Publié à l’origine sur Global Voices en Français

Des renforts de la police hellénique (ELAS) ont été déployés pour réprimer les manifestants. Photo de l’auteur, utilisée avec son autorisation.

Le 6 décembre, la police grecque est intervenue brutalement dans des manifestations pacifiques à Thessalonique [gr.] pour commémorer l’anniversaire de la mort d’Alexandros Grigoropoulos, un adolescent de 15 ans abattu par la police à Athènes le même jour en 2008. L’intervention a conduit à l’arrestation de 112 personnes [gr.], principalement des jeunes adultes et des adolescents. Les actions de la police semblent concertées et calculées, et bien que les autorités aient justifié leur intervention par un « contrôle des foules » [gr.], elle a été perçue par beaucoup comme une tentative pure et simple de réprimer la dissidence.

Un jour de deuil

La commémoration annuelle a commencé à l’Arc de Galère (Kamara) [ang.], un lieu de rassemblement populaire à Thessalonique. Les gens se sont rassemblés pour préparer une marche qui revêtait une importance profonde pour les Grecs, en particulier pour les gauchistes et les anarchistes [ang.]. En tant que journaliste indépendant, je suis arrivé équipé d’un magnétoscope et d’une caméra pour documenter l’événement, conscient de l’importance de cette journée dans l’histoire politique grecque contemporaine.
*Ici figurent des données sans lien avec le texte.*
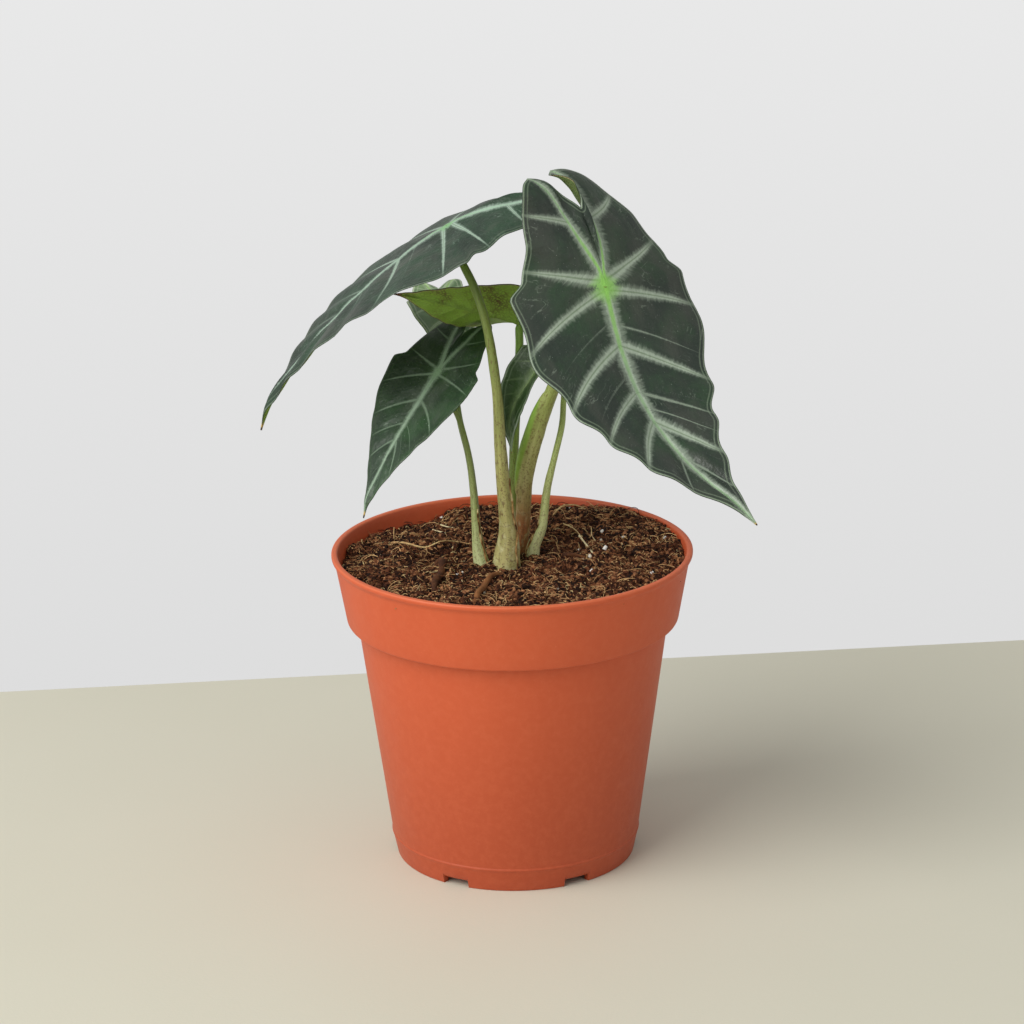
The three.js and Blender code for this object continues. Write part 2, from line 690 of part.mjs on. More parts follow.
// A blade as one closed solid, its two faces split alike. below and above thicken it.
function blade(leaf, below = 0, above = 0) {
  const net = leafNet(leaf);
  const midribAt = midrib(leaf);
  const upper = [];
  const lower = [];
  for (const { x, y, station, share } of net.points) {
    const out = faceDirection(leaf, midribAt, x, y);
    const { lift, rise, drop } = relief(leaf, x, y, station, share);
    const middle = bentPoint(leaf, midribAt, x, y).addScaledVector(out, lift);
    const half = BLADE.thickness / 2;
    upper.push(middle.clone().addScaledVector(out, half + rise + above).toArray());
    lower.push(middle.clone().addScaledVector(out, -half - drop - below).toArray());
  }
  const count = upper.length;
  const faces = net.faces.map(([a, b, c]) => [a, b, c]);
  net.faces.forEach(([a, b, c]) => faces.push([a + count, c + count, b + count]));
  openEdges(net.faces).forEach(([a, b]) => {
    faces.push([b, a, a + count], [b, a + count, b + count]);
  });
  return solid(closedGeometry([...upper, ...lower], faces));
}

// ---------------------------------------------------------------- petiole

// The bar of a petiole, thick at its sheathed foot. swell widens it all round.
function petiole(name, swell = 0) {
  const { path, radius, neck } = PETIOLES[name];
  const curve = new THREE.CatmullRomCurve3(path.map((point) => new THREE.Vector3(...point)));
  const [start, next] = curve.points;
  start.addScaledVector(start.clone().sub(next).normalize(), HOLE_DEPTH * swell);
  const steps = Math.round(curve.getLength() / PETIOLE_STEP);
  const [foot, low, middle, top] = radius;
  const radiusAt = (share) => {
    if (share < neck) return lerp(foot, low, Math.sin((Math.PI / 2) * (share / neck)) ** 2) + swell;
    if (share < PETIOLE_MIDDLE) {
      return lerp(low, middle, (share - neck) / (PETIOLE_MIDDLE - neck)) + swell;
    }
    return lerp(middle, top, (share - PETIOLE_MIDDLE) / (1 - PETIOLE_MIDDLE)) + swell;
  };
  const wingDirection = new THREE.Vector3(...WING.direction).normalize();
  const wing = (share, out) => {
    if (name !== WING.petiole) return 0;
    const along = (share - WING.from) / (WING.to - WING.from);
    if (along <= 0 || along >= 1) return 0;
    const towards = Math.max(0, out.dot(wingDirection)) ** WING.narrowness;
    return WING.reach * towards * Math.sin(Math.PI * along) ** WING.bluntness;
  };
  return bar(curve, steps, PETIOLE_SIDES, radiusAt, wing);
}

// ---------------------------------------------------------------- the whole plant

const group = new THREE.Group();
group.add(named('pot', pot(), COLOURS.pot));

const root = rhizome(0);
const rootRoom = rhizome(GAP);
let mix = soil().subtract(rhizome(HOLE_ROOM));

for (const [name, leaf] of Object.entries(LEAVES)) {
  const stalk = petiole(name).subtract(rootRoom).subtract(blade(leaf, TOP_ROOM, GAP));
  group.add(named(`petiole_${name}`, largestPiece(stalk), COLOURS.petiole));
  group.add(named(`blade_${name}`, blade(leaf), COLOURS.blade));
  mix = mix.subtract(petiole(name, HOLE_ROOM));
}

group.add(named('rhizome', root, COLOURS.rhizome));
group.add(named('soil', largestPiece(mix), COLOURS.soil));

export default group;
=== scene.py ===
import logging
import math
from dataclasses import dataclass, field
from enum import Enum

import bpy
import numpy as np
from mathutils import Matrix, Vector


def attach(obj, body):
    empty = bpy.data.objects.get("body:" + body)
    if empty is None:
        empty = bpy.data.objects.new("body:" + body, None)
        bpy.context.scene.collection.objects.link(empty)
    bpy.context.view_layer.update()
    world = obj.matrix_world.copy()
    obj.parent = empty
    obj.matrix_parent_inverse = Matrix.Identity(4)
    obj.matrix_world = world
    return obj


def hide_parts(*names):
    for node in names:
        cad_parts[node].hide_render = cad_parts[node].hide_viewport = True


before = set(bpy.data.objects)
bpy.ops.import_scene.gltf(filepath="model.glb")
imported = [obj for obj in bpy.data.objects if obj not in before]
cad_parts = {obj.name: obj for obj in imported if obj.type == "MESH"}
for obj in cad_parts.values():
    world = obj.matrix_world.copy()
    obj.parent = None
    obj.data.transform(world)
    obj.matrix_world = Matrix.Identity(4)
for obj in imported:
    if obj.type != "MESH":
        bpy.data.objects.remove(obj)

Array = np.ndarray
MM = 0.001
IMAGE_PIXELS = 1024
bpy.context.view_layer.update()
log = logging.getLogger("potted_alocasia")


def linear(red: float, green: float, blue: float) -> tuple:
    """Turns a displayed colour, as finishes hold it, into the linear one that shaders use.

    Args:
        red: The red part, 0 to 255.
        green: The green part, 0 to 255.
        blue: The blue part, 0 to 255.

    Returns:
        Four numbers, the last of them an alpha of 1.
    """
    parts = [value / 255 for value in (red, green, blue)]
    return tuple(part / 12.92 if part <= 0.04045 else ((part + 0.055) / 1.055) ** 2.4
                 for part in parts) + (1.0,)


def smoothstep(value: Array, low: float, high: float) -> Array:
    """Rises smoothly from 0 at low to 1 at high."""
    share = np.clip((value - low) / (high - low), 0, 1)
    return share * share * (3 - 2 * share)


def circle(count: int) -> Array:
    """Angles evenly spaced round a full turn."""
    return 2 * np.pi * np.arange(count) / count


def arc(start: object, bend: object, end: object, share: object) -> Array:
    """Places at some shares of the curve from start to end that bends towards a third place."""
    return (1 - share) ** 2 * start + 2 * share * (1 - share) * bend + share ** 2 * end


def run_between(here: object, after: object, leave: object, arrive: object,
                share: object) -> Array:
    """Places on the smooth curve between two places that it leaves and reaches at set speeds."""
    return (here + leave * share + (3 * (after - here) - 2 * leave - arrive) * share ** 2
            + (2 * (here - after) + leave + arrive) * share ** 3)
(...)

Le meurtre de Grigoropoulos a marqué un tournant dans la société grecque. Une altercation verbale entre le jeune garçon et ses amis avec la police a dégénéré dans le quartier d’Exarchia, au centre d’Athènes, lorsqu’un policier a sorti son arme et a tiré sur l’adolescent. Cet acte de violence aveugle [ang.] a déclenché des émeutes et des manifestations à l’échelle nationale [ang.] et internationale. La mort de Grigoropoulos a été un catalyseur [ang.], déclenchant une colère généralisée en Grèce contre la police pour les mauvais traitements infligés aux manifestants, les réformes de l’éducation, la stagnation économique, la corruption du gouvernement [ang.] et la brutalité policière.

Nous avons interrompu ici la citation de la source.